SP: I don’t know. I think it was the idea that it was framed as an artwork. The category is suspicious. If we printed it up and just sold it in a left-wing bookstore it would have been a different story.

BLVR: Well, artwork is traditionally all about how to appear in America, not disappear.

SP: But artists can disappear into working. Being a successful artist encourages you to disappear into the forces of production and economy that were traditionally the enemy of some romantic conception of the artist’s life. You don’t work for the galleries or for the market. But you certainly can disappear into all that, and then you might as well be.

BLVR: You can become a brand name.

SP: For me, a big part of making work has to do with restlessness and boredom, which were very important when I was working day jobs. I was frustrated and desperate, which is a spur to thinking about artwork. You need that, and you need time to reflect. Once you have assistants to keep busy and galleries to feed, you can just vanish into it. But art’s not a job.

BLVR: That’s the whole problem with day jobs. You get paid by the hour, so you’re selling off your hours, one by one, to other people, for money. That’s frustrating if you want to do your own work.

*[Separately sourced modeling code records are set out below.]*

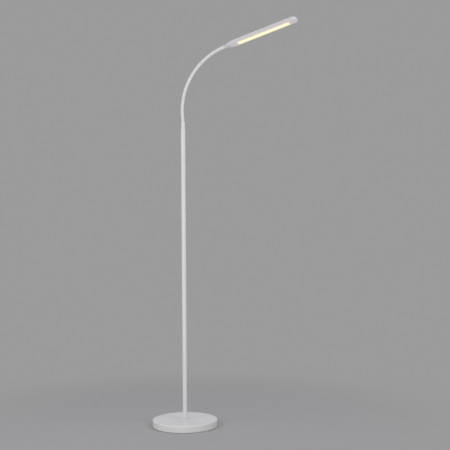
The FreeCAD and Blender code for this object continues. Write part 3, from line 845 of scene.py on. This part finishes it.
TO_HEAD = {"gap_above": 1.1, "reach": 1.6}
for index in range(1, LINKS + 1):
    skin = sleeve("neck_sleeve_%02d" % index, (index - 1) * LINK_PITCH, index * LINK_PITCH,
                  **(TO_HEAD if index == LINKS else {}))
    fit(skin, neck_coat, "link_%02d" % index, "gooseneck_link_%02d" % index)

# %% [markdown]
# ## The lower ferrule
# The ferrule screws into the top of the pole. Its lip covers the end of the tube, and the neck
# stands in a shallow cup at its top, where the first ball is.

# %% The lower ferrule
LEAD_BORE = 2.2
THREAD_FOOT = POLE_TOP - 16
THREAD_RADIUS = 4.0
LIP_RADIUS = 7.6
FERRULE_RADIUS = 6.95
MOUTH_RADIUS = 5.95
MOUTH_TOP = FERRULE_TOP - 0.1
MOUTH_FLOOR = FERRULE_TOP - 2.6
ROOT_FOOT = -1.6
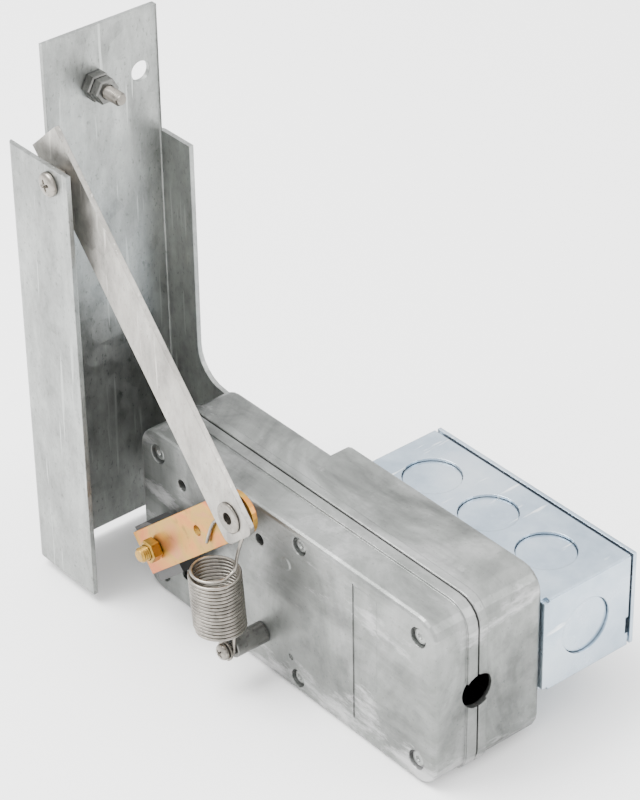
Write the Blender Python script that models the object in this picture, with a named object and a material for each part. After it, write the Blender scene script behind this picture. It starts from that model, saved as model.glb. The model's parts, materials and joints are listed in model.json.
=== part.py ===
"""Limit switch with a spring-returned channel arm, as an assembly of separate pieces.

Lengths below are in millimetres in the switch's own layout: X along the housing,
Y from the front face to the back, Z up.  place() moves them to the part frame.
"""
import math

import bmesh
import bpy
from mathutils import Vector

for old in list(bpy.data.objects):
    bpy.data.objects.remove(old)

MM = 0.001
SHIFT = (-61.75, -33.1, 0.8)

# housing
LENGTH = 160.9
HEIGHT = 70.2
CORNER_R = 9.0
WALL = 2.8
SEAM_FRONT = 18.6
SEAM_BACK = 19.3
RIM = 0.8
SHALLOW_BACK = 39.4
STEP_X = 60.8
DEEP_BACK = 48.27
# output shaft and arm
SHAFT_X = 27.0
SHAFT_Z = 36.0
SHAFT_R = 4.0
STUD_R = 2.9
TIP_X = 75.5
TIP_Z = 77.5
CRANK_HALF = 8.3
LINK_HALF = 9.5
SCREW_X = -10.6
SCREW_Z = 173.5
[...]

SP: But on the other hand I think back to my job at EAI [Electronic Arts Intermix, a nonprofit media arts and distribution center]. I was given a computer and a lot of time to think about this new tool. I was working, but I was in this environment full of tools. Before that, I remember making paintings with all of the office supplies at this job I was working in Times Square. There are all these serendipitous tools around you, whereas the studio can become an echo chamber.

BLVR: Your work consistently plays off the idea of presence and absence. You make these polystyrene vacuum forms that hang like a canvas on the wall and present the contours of a physical object that actually isn’t there. Could we say that there is some refusal on your part to give yourself over to the object, preferring to be an artist who makes voids instead of concrete things?

SP: I would say, yes, I always had a problem with the icon, the image. I preferred working with text, and music, and video. The iconic image is done so well with painting and sculpture already. That may have led me to avoid a certain kind of image-making, and I ended up making these absences, but I was always interested in materiality.

BLVR: I recently re-read this essay you wrote in 2002, called “Dispersion,” which I have to say holds up pretty well ten years later, especially because it seems to suggest that the internet is a roundabout way of getting beyond the usual art-world market system. Do you think, ten years later, that the internet has fulfilled your fantasies?

SP: I don’t know. I started writing that essay not because of any interest in the internet, but out of frustration about how to be an artist, or whether I even should “be” one. Is it possible to make objects anymore? Is that interesting? So really it was my thinking through how to enter this other world, and when I finished it, I thought the text itself might be a piece.

BLVR: You initially wanted to work in film, didn’t you? You didn’t intend to make art objects.

SP: I was fighting it, because—well, I don’t know why. Maybe it was a self-destructive impulse. And the title of “artist” is just so embarrassing. Just to assert it: “I am an artist!” It took a long time to be able to say that. It started to seem coy to fight it, anyway.

BLVR: Finally, I wanted to ask you, what the hell happened to “internet art”? At the beginning of the twenty-first century, we were promised all of this internet art that was going to revolutionize the art world, or how we perceive it, and it’s really disappeared.

SP: It dissipated into a gas, and now it’s everywhere. I made a piece in 2000 called “PaintingSites, a video that was based on internet searches for the term painting. I was simply taking the images that came back from that search. At the time it seemed new and exciting. I didn’t know of anyone else making art from internet searches. But then when I showed the piece I felt a sense of shame or embarrassment, because of the digital aspect. “Media art” felt so geeky. I remember artists I knew in college who ran away from computers, never got a cell phone, listened to music only on vinyl. That was what it meant to be an artist, not toying around with your computer.